How to Create a Word Document in RPG

Published Mar 10, 2011

In a recent thread in the System iNetwork Forums, someone asked how to produce Microsoft Word documents from IBM i. He wanted to create a document in Word, but then insert data from a DB2 for i database into the document with an RPG program.

I advised that he should investigate the DOCX format that became Word's standard format starting with Office 2007. I knew that it was based on XML, and so you should be able to create it from any programming language, but I didn't elaborate, because I hadn't done it myself. Now I've decided it's time to experiment with it. In this article, I'll tell you what I discovered, and demonstrate how to insert data into a Word document from RPG.

Microsoft Word and the DOCX Format

With the release of Microsoft Office 2007, Microsoft changed their file formats dramatically. Word, Excel and Powerpoint all have new native formats to store their data in. They still support the old formats, of course, but their "standard" format is the XML ones.

Microsoft Word is no exception. Their older format uses the extension .DOC to denote that it's a Word document, and the new format uses the extension .DOCX, which denotes that it's an XML variant of the Word document. Since I know that XML is plain text, and I know I can read and write XML from RPG, I should be able to work with the XML format, right?

Turns out, it's a little more complex than that. A .DOCX file isn't a single XML file, it's actually a .ZIP file that contains a whole directory structure. Within that structure are many XML files.

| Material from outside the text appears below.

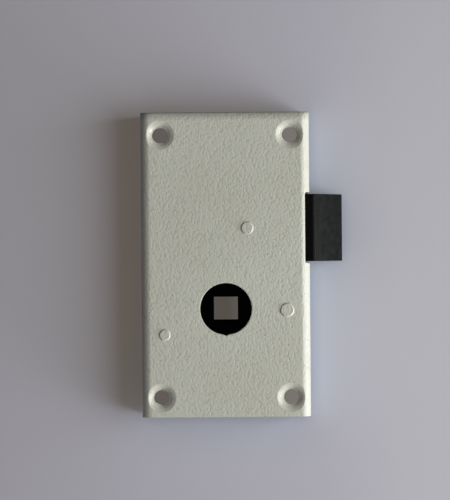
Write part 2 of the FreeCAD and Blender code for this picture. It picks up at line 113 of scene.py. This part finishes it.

In order to experiment with this, I opened up Microsoft Word and created the following Word document:

Notice that I've put placeholders where I wanted to insert data from my RPG program. For the date, I put ====DATE====, I figure that my RPG program can search the XML document for that string, and replace it with the actual date. Likewise, I have placeholders like ====RECIP==== and ====TITLE==== for their corresponding fields from my RPG program. I chose the = character because it has no special meaning in XML, it works across all character sets, and it's unlikely that four consecutive = characters would appear in a normal business letter.

I saved this document to my PC as ACME.docx. I made certain to use the Office 2007 "docx" format, since I know that's a Zipped XML document. I used FTP in binary mode to upload this document to an IFS directory on my system that runs IBM i.

Next, I used the InfoZip Utility in PASE to unzip the Word document. (Actually, my first attempt used 7-Zip, which worked well for unzipping, but when I zipped up my result, it didn't work. Apparently, 7-Zip creates .ZIP files that Microsoft Word doesn't understand. InfoZip doesn't have as many features as 7-Zip, but seems to be compatible with Word.) From QShell, I typed the following command:

unzip ACME.docx

And the command's output looked like this:

Archive:  ACME.docx
  inflating: [Content_Types].xml
   creating: _rels/
  inflating: _rels/.rels
   creating: docProps/
  inflating: docProps/core.xml
  inflating: docProps/app.xml
  inflating: docProps/custom.xml
   creating: word/
   creating: word/_rels/
  inflating: word/_rels/document.xml.rels
  inflating: word/_rels/settings.xml.rels
  inflating: word/document.xml
  inflating: word/footnotes.xml
  inflating: word/endnotes.xml
  inflating: word/header1.xml
   creating: word/theme/
  inflating: word/theme/theme1.xml
  inflating: word/settings.xml
  inflating: word/webSettings.xml
  inflating: word/styles.xml
  inflating: word/numbering.xml
  inflating: word/fontTable.xml

At this point, you may be wondering how that worked! After all, it was a .DOCX file, not a .ZIP file! How was I able to unzip it? In truth, it was a zip file. That's what today's Word documents are, they are .ZIP files that contain a particular directory structure. The files inside that structure are XML documents that contain the layout of the Word document.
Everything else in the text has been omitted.